Task requirements -
Repeat the records below exactly.

(Entries with parts and joints)
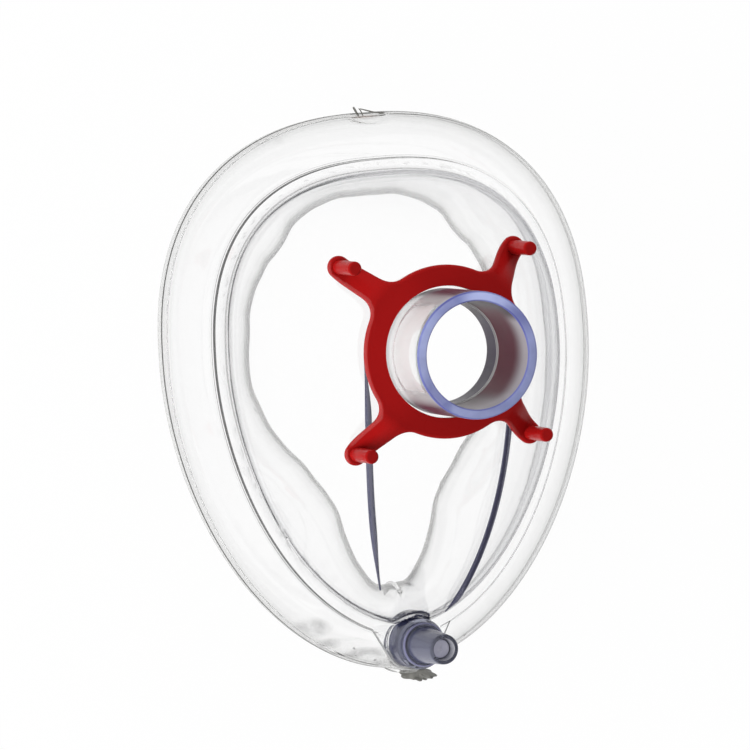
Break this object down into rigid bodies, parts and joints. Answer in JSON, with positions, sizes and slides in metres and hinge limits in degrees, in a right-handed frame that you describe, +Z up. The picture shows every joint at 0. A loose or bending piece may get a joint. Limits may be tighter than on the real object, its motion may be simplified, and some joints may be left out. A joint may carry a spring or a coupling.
{
  "type": "anaesthesia face mask",
  "caption": "Clear domed breathing mask with an inflatable cushion, a tapered 22 mm connector, a red hooked strap ring and a sprung inflation valve at the nose end.",
  "frame": {"origin": "on the surface the mask rests on, under the middle of the cushion's outline", "axes": "+Z up along the connector's axis, out of its mouth; +Y towards the chin end; -Y towards the nose end, where the valve stands; the face side is down"},
  "size_m": [0.0954, 0.12, 0.0675],
  "materials": {
    "clear_pvc": "clear gloss, slightly blue in thick places",
    "soft_clear_pvc": "soft clear film, gloss",
    "red_polypropylene": "smooth gloss red",
    "tinted_polycarbonate": "blue-violet, see-through",
    "plunger_plastic": "pale grey",
    "seal_rubber": "matt",
    "spring_steel": "bright wire"
  },
  "bodies": {
    "mask": {"shell": "clear_pvc", "cushion": "soft_clear_pvc", "valve_body": "tinted_polycarbonate", "valve_nozzle": "tinted_polycarbonate", "valve_spring": "spring_steel"},
    "strap_ring": {"hook_ring": "red_polypropylene"},
    "plunger": {"valve_plunger": "plunger_plastic", "valve_seal": "seal_rubber"}
  },
  "joints": [
    {"name": "ring_turn", "type": "hinge", "parent": "mask", "child": "strap_ring", "pos_m": [0, 0.01035, 0.0499], "axis": [0, 0, 1], "continuous": true},
    {"name": "plunger_press", "type": "slide", "parent": "mask", "child": "plunger", "axis": [0, 0, 1], "range_m": [-0.001, 0], "stiffness_N_per_m": 600, "springref_m": 0.001, "deforming": ["valve_spring"]}
  ]
}
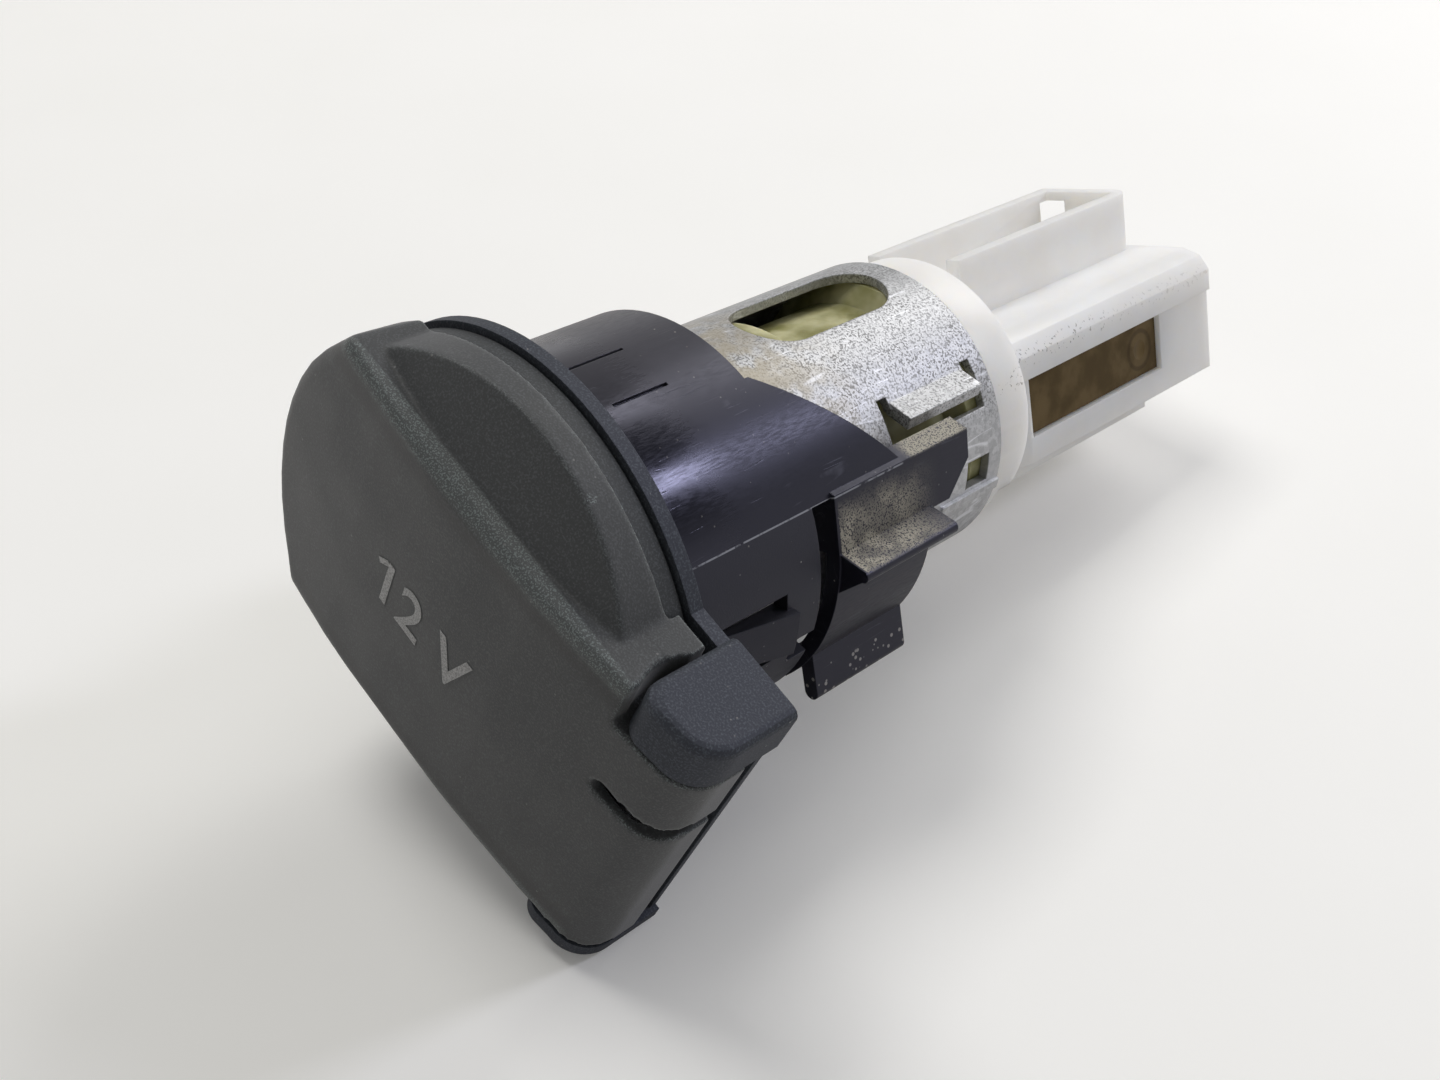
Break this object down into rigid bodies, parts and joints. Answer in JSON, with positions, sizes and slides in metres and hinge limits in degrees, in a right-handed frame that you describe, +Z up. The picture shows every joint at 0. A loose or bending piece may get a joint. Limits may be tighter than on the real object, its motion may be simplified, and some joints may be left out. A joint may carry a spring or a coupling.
{
  "type": "car 12v power socket",
  "caption": "Car power socket with a sprung hinged lid, steel barrel, clip-in sleeve and white rear connector.",
  "frame": {"origin": "on the socket's axis, in the rear face of the flange, which seats on the panel", "axes": "+Y runs to the rear along the socket's axis, +Z is up for the print on the lid, +X points to the hinge"},
  "size_m": [0.0382, 0.0781, 0.0346],
  "materials": {
    "black_gloss": "glossy black moulding",
    "soft_touch": "dark grey soft-touch paint, fine grain",
    "black_satin": "satin black moulding",
    "bright_steel": "bright steel",
    "spring_steel": "drawn spring wire",
    "zinc_steel": "zinc-plated sheet steel, mottled",
    "aged_nylon": "translucent aged nylon",
    "contact_brass": "stamped brass",
    "tinned_brass": "tinned brass",
    "white_nylon": "white nylon",
    "terminal_brass": "tarnished brass"
  },
  "bodies": {
    "socket": {"housing": "black_gloss", "hinge_pin": "bright_steel", "barrel": "zinc_steel", "contact_cup": "aged_nylon", "centre_contact": "contact_brass", "centre_rivet": "tinned_brass", "connector_body": "white_nylon", "centre_terminal": "terminal_brass", "earth_terminal": "terminal_brass"},
    "lid": {"lid_cover": "soft_touch", "lid_carrier": "black_satin", "lid_spring": "spring_steel"}
  },
  "joints": [
    {"name": "lid_hinge", "type": "hinge", "parent": "socket", "child": "lid", "pos_m": [0.0173, -0.0047, 0], "axis": [0, 0, 1], "range_deg": [0, 100], "stiffness_Nm_per_rad": 0.02, "springref_deg": -28.65}
  ]
}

Solution to this problem -
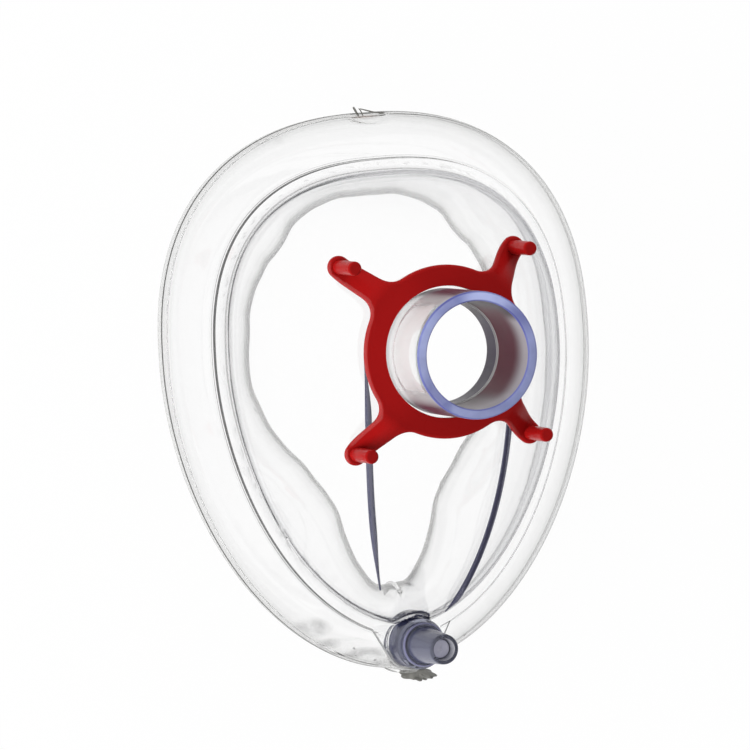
Break this object down into rigid bodies, parts and joints. Answer in JSON, with positions, sizes and slides in metres and hinge limits in degrees, in a right-handed frame that you describe, +Z up. The picture shows every joint at 0. A loose or bending piece may get a joint. Limits may be tighter than on the real object, its motion may be simplified, and some joints may be left out. A joint may carry a spring or a coupling.
{
  "type": "anaesthesia face mask",
  "caption": "Clear domed breathing mask with an inflatable cushion, a tapered 22 mm connector, a red hooked strap ring and a sprung inflation valve at the nose end.",
  "frame": {"origin": "on the surface the mask rests on, under the middle of the cushion's outline", "axes": "+Z up along the connector's axis, out of its mouth; +Y towards the chin end; -Y towards the nose end, where the valve stands; the face side is down"},
  "size_m": [0.0954, 0.12, 0.0675],
  "materials": {
    "clear_pvc": "clear gloss, slightly blue in thick places",
    "soft_clear_pvc": "soft clear film, gloss",
    "red_polypropylene": "smooth gloss red",
    "tinted_polycarbonate": "blue-violet, see-through",
    "plunger_plastic": "pale grey",
    "seal_rubber": "matt",
    "spring_steel": "bright wire"
  },
  "bodies": {
    "mask": {"shell": "clear_pvc", "cushion": "soft_clear_pvc", "valve_body": "tinted_polycarbonate", "valve_nozzle": "tinted_polycarbonate", "valve_spring": "spring_steel"},
    "strap_ring": {"hook_ring": "red_polypropylene"},
    "plunger": {"valve_plunger": "plunger_plastic", "valve_seal": "seal_rubber"}
  },
  "joints": [
    {"name": "ring_turn", "type": "hinge", "parent": "mask", "child": "strap_ring", "pos_m": [0, 0.01035, 0.0499], "axis": [0, 0, 1], "continuous": true},
    {"name": "plunger_press", "type": "slide", "parent": "mask", "child": "plunger", "axis": [0, 0, 1], "range_m": [-0.001, 0], "stiffness_N_per_m": 600, "springref_m": 0.001, "deforming": ["valve_spring"]}
  ]
}
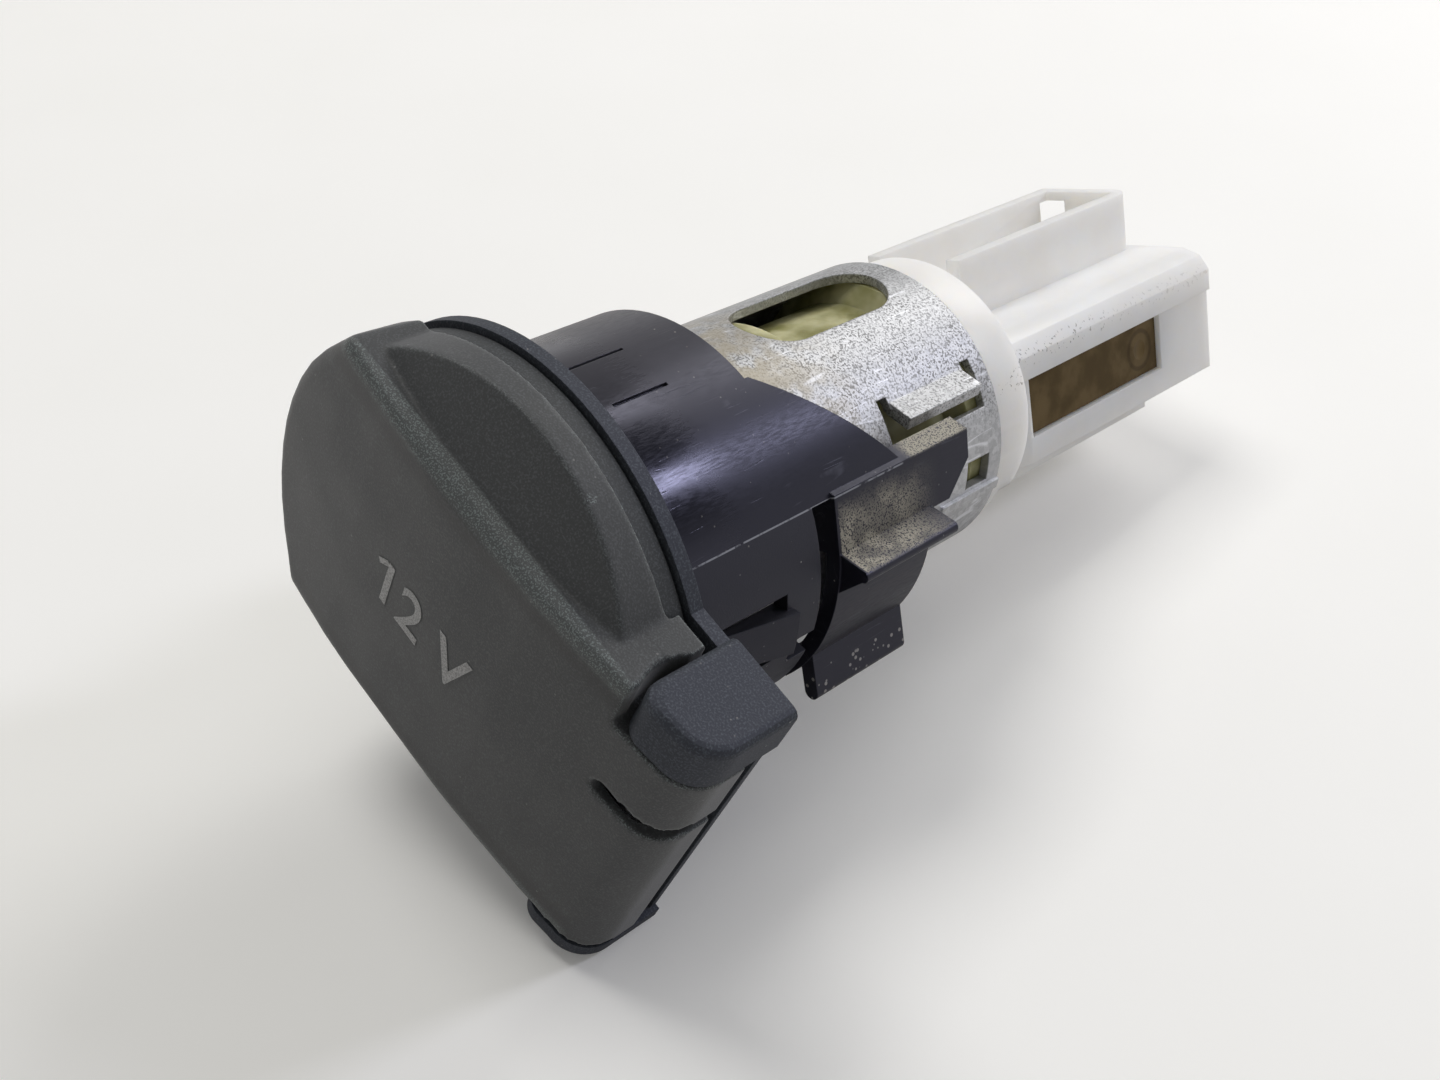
Break this object down into rigid bodies, parts and joints. Answer in JSON, with positions, sizes and slides in metres and hinge limits in degrees, in a right-handed frame that you describe, +Z up. The picture shows every joint at 0. A loose or bending piece may get a joint. Limits may be tighter than on the real object, its motion may be simplified, and some joints may be left out. A joint may carry a spring or a coupling.
{
  "type": "car 12v power socket",
  "caption": "Car power socket with a sprung hinged lid, steel barrel, clip-in sleeve and white rear connector.",
  "frame": {"origin": "on the socket's axis, in the rear face of the flange, which seats on the panel", "axes": "+Y runs to the rear along the socket's axis, +Z is up for the print on the lid, +X points to the hinge"},
  "size_m": [0.0382, 0.0781, 0.0346],
  "materials": {
    "black_gloss": "glossy black moulding",
    "soft_touch": "dark grey soft-touch paint, fine grain",
    "black_satin": "satin black moulding",
    "bright_steel": "bright steel",
    "spring_steel": "drawn spring wire",
    "zinc_steel": "zinc-plated sheet steel, mottled",
    "aged_nylon": "translucent aged nylon",
    "contact_brass": "stamped brass",
    "tinned_brass": "tinned brass",
    "white_nylon": "white nylon",
    "terminal_brass": "tarnished brass"
  },
  "bodies": {
    "socket": {"housing": "black_gloss", "hinge_pin": "bright_steel", "barrel": "zinc_steel", "contact_cup": "aged_nylon", "centre_contact": "contact_brass", "centre_rivet": "tinned_brass", "connector_body": "white_nylon", "centre_terminal": "terminal_brass", "earth_terminal": "terminal_brass"},
    "lid": {"lid_cover": "soft_touch", "lid_carrier": "black_satin", "lid_spring": "spring_steel"}
  },
  "joints": [
    {"name": "lid_hinge", "type": "hinge", "parent": "socket", "child": "lid", "pos_m": [0.0173, -0.0047, 0], "axis": [0, 0, 1], "range_deg": [0, 100], "stiffness_Nm_per_rad": 0.02, "springref_deg": -28.65}
  ]
}